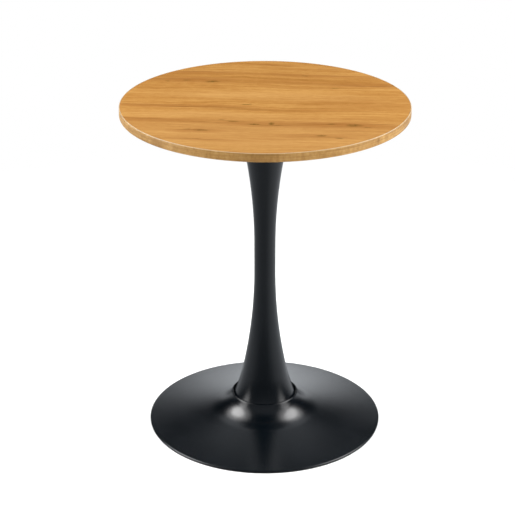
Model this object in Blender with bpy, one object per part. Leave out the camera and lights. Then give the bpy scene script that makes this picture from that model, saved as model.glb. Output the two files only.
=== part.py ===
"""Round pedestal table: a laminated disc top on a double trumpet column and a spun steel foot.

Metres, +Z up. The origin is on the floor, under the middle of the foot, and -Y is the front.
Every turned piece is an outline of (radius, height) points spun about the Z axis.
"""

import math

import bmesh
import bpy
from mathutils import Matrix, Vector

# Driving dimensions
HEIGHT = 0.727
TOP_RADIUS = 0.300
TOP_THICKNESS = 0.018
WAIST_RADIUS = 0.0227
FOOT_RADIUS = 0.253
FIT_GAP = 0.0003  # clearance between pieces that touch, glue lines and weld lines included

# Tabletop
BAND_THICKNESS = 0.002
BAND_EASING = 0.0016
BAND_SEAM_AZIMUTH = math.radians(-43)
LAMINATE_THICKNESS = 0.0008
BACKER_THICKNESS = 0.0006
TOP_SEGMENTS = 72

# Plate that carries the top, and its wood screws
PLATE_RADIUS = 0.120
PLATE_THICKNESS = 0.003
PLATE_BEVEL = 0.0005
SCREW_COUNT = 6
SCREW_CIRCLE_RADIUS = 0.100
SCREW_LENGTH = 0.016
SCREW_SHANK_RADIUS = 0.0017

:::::

AIM:
Your task is to repeat the data exactly, with nothing left out.

FINAL RESULT:
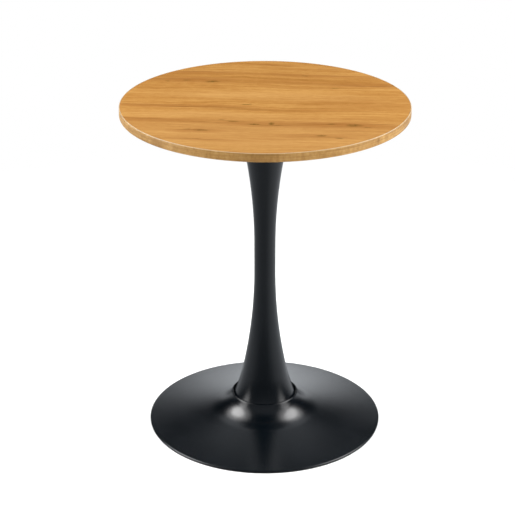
Model this object in Blender with bpy, one object per part. Leave out the camera and lights. Then give the bpy scene script that makes this picture from that model, saved as model.glb. Output the two files only.
=== part.py ===
"""Round pedestal table: a laminated disc top on a double trumpet column and a spun steel foot.

Metres, +Z up. The origin is on the floor, under the middle of the foot, and -Y is the front.
Every turned piece is an outline of (radius, height) points spun about the Z axis.
"""

import math

import bmesh
import bpy
from mathutils import Matrix, Vector

# Driving dimensions
HEIGHT = 0.727
TOP_RADIUS = 0.300
TOP_THICKNESS = 0.018
WAIST_RADIUS = 0.0227
FOOT_RADIUS = 0.253
FIT_GAP = 0.0003  # clearance between pieces that touch, glue lines and weld lines included

# Tabletop
BAND_THICKNESS = 0.002
BAND_EASING = 0.0016
BAND_SEAM_AZIMUTH = math.radians(-43)
LAMINATE_THICKNESS = 0.0008
BACKER_THICKNESS = 0.0006
TOP_SEGMENTS = 72

# Plate that carries the top, and its wood screws
PLATE_RADIUS = 0.120
PLATE_THICKNESS = 0.003
PLATE_BEVEL = 0.0005
SCREW_COUNT = 6
SCREW_CIRCLE_RADIUS = 0.100
SCREW_LENGTH = 0.016
SCREW_SHANK_RADIUS = 0.0017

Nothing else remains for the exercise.